There is one resource that every organization needs and smart leaders seek out. It is a resource that cannot be purchased, borrowed or copied from someone else. Churches and organizations that have it, experience far greater wins than those that do not. Teams that have it perform at their best, without it they almost always flounder. It is a key determining factor in whether a church or ministry thrives or dies. It’s a single word. Momentum. Momentum is the force of your organization’s forward movement toward fulfilling its mission. Take a few seconds and rate your current organizational momentum in the ministry or church you lead?
- Stuck—No momentum
- Losing Speed
- Gaining Speed
- Advancing (Unstoppable)
If you are 3 or below, your church or ministry needs a boost of momentum. If you ranked yourself a 4 or 5, momentum is present but you need to be sure you know how to sustain momentum. Creating and sustaining momentum requires understanding what gets people moving. Take a look at this definition.
Momentum is sustained motivation over time. There is a very real relationship between organizational momentum and personal motivation. As personal motivation goes up and to the right so does momentum. As motivation diminishes in your team, among your attenders or even within yourself, momentum loss is inevitable. It’s motivation that gets you moving. Now rate the motivation level of your team. Where do they fall on the scale below? Rate yourself? People will rarely be more motivated than their leader. How do you rank?
- Losing motivation
- Gaining Motivation
How do your momentum and motivation scales compare? If your team is like most teams, high momentum scores go hand in hand with high motivation scores. The reverse is true as well.
So, what does it take to be motivated or to motivate someone else? There are two necessary ingredients: clarity and energy. Here is another way to say it. Motivation requires clarity of vision and energy to make it reality.
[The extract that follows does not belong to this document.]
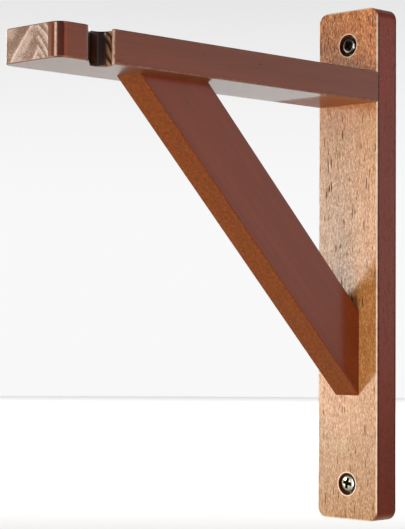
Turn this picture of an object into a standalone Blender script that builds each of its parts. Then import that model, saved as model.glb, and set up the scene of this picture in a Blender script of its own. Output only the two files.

Clear motives create real motivation. If there is confusion among your team they will be less motivated to get moving. When the vision is fuzzy few people follow. If momentum seems low, ask yourself these questions.
- Have I been crystal clear about my expectations?
- Have I given those I am leading really clear short term and long-term goals?
- Are my values clear enough to define the behaviors of my team?
- Can my team imagine and articulate your organizations preferred future?
- Have I clearly defined our strategy and trained the best practices for ministry?
The other necessary ingredient of motivation is energy. You may see clearly where you want to go, but without energy you will never get there. Ask yourself what fuels your team members and what drains your team members. Become an expert in what energizes them. Here is a quick list of energy boosters.
- Trust: People are energized when they follow a leader who is trustworthy, consistent, caring and competent.
- Fun: Laughter lifts the spirit. Game nights, outings and fun surprises fill the tank.
- Rest: How much time is your team getting to refresh? Challenge them to get real rest not just vegging out in front of the television. Model it.
- Exercise: There is a clear link between physical exertion and motivation. The more motivated they are to be physically healthy the more likely they are to be motivated in other areas of life.
- Relationships: Meaningful relationships in our life fill the tank. Create ways to build relationships among the staff or volunteers.
- Faith: Provide opportunities for your team to grow spiritually. Coach them on how to cultivate a personal devotional life with Jesus. Again, model it.
Ask yourself this question? What can I do this month to focus and fuel my team? How do I give clarity and energy to my ministry leaders? The best way to start is to simply ask these two questions. What is currently unclear or confusing? What gives you energy?
Motivation is not created overnight, but with intentionality it will grow and so will the momentum of your organization or team.